— start —
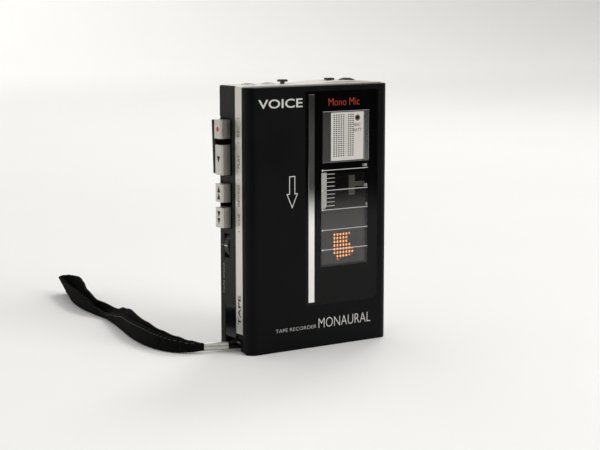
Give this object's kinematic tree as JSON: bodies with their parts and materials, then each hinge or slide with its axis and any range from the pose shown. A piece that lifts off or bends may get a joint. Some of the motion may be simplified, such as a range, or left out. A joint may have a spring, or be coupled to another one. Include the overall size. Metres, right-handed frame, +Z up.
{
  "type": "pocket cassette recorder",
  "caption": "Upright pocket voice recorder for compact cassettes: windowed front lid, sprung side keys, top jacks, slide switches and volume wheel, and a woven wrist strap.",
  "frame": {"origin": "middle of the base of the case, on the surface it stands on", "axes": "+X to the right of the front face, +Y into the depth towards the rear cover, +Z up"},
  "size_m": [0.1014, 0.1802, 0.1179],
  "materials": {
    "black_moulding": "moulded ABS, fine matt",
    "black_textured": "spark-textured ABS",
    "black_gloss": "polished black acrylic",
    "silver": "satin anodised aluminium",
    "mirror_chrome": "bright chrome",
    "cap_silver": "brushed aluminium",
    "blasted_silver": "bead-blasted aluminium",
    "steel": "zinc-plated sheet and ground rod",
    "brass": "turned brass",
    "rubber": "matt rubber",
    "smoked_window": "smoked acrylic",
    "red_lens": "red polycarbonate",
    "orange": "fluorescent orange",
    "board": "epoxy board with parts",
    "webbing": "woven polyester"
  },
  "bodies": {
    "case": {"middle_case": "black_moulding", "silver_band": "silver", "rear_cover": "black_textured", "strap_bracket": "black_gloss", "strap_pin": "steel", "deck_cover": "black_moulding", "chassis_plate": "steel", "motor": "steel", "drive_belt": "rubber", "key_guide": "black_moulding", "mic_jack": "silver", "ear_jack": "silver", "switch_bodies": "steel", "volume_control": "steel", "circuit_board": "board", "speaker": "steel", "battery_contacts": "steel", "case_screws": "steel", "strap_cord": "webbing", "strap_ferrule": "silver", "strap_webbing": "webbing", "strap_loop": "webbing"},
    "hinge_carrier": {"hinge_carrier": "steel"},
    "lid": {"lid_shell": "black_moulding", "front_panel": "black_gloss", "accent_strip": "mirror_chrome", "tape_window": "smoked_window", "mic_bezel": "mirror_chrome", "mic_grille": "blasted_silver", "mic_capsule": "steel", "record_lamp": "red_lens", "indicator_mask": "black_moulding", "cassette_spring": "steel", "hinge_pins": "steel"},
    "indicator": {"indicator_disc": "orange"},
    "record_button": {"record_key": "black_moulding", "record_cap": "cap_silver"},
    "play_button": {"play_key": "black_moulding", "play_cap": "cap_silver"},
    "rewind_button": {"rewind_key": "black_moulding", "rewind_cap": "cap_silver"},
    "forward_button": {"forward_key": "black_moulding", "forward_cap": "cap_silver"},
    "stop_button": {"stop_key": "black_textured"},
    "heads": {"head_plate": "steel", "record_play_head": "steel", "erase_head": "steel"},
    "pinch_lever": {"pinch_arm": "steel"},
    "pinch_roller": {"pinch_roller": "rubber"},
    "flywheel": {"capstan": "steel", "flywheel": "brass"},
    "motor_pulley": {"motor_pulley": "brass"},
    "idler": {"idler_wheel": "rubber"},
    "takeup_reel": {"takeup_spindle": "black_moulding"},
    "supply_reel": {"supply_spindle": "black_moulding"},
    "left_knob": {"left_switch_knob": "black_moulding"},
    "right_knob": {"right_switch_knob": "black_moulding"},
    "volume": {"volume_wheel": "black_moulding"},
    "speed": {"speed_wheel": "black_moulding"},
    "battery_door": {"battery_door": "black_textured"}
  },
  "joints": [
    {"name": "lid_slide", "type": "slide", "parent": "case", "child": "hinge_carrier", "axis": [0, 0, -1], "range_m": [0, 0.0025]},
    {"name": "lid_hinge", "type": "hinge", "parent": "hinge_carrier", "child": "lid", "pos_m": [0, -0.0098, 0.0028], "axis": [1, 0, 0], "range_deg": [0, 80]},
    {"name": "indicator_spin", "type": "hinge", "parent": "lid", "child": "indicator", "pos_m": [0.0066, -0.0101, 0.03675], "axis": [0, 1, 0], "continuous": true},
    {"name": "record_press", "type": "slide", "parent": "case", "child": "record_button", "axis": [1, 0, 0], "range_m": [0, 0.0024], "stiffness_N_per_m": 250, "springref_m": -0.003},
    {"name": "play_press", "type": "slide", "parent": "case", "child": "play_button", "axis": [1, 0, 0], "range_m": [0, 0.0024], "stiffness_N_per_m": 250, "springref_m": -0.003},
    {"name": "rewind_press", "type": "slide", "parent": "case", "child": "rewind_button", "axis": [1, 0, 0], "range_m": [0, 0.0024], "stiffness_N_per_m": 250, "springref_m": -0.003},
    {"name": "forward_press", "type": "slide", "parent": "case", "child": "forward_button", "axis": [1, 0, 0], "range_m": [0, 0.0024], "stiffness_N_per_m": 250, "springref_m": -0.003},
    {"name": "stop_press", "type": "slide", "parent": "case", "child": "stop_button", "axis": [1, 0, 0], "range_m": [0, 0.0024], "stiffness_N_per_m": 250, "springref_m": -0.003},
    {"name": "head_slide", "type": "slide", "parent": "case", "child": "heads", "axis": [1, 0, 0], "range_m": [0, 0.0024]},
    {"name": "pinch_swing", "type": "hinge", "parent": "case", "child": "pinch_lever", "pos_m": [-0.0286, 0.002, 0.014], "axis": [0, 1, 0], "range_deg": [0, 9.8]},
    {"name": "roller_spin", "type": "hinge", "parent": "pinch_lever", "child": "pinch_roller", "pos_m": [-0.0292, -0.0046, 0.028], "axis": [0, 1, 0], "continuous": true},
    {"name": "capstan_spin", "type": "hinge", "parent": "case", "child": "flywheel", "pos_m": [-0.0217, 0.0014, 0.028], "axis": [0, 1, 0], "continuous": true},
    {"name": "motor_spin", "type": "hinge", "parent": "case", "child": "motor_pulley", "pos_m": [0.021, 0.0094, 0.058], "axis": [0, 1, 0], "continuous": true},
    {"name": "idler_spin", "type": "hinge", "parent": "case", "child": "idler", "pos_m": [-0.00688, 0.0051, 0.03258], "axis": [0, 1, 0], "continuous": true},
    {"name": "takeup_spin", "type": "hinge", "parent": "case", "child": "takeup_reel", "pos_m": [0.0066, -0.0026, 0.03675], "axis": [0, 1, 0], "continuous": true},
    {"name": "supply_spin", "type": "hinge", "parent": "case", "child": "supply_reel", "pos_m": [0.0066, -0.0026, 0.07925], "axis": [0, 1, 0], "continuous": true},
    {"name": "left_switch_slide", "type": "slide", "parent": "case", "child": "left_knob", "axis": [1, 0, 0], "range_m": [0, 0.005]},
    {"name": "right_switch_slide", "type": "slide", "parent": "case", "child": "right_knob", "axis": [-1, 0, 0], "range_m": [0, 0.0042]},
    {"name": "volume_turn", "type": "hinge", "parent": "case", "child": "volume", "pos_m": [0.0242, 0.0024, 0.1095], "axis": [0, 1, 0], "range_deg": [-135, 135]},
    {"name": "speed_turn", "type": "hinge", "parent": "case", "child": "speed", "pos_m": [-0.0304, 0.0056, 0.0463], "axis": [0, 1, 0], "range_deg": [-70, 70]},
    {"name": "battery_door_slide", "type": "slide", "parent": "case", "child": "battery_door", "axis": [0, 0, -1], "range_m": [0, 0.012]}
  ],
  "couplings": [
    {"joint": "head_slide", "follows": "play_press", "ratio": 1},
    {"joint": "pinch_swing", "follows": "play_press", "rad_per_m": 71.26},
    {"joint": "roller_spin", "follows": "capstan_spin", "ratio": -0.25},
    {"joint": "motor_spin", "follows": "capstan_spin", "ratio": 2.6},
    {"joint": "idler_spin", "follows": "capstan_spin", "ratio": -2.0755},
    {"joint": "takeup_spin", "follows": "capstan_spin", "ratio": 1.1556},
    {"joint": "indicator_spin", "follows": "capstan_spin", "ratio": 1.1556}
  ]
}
— end —
-- Instructions to follow --
Identify the lines that hold the word "materials". Copy every one of them.

-- Exercise answer --
Give this object's kinematic tree as JSON: bodies with their parts and materials, then each hinge or slide with its axis and any range from the pose shown. A piece that lifts off or bends may get a joint. Some of the motion may be simplified, such as a range, or left out. A joint may have a spring, or be coupled to another one. Include the overall size. Metres, right-handed frame, +Z up.
  "materials": {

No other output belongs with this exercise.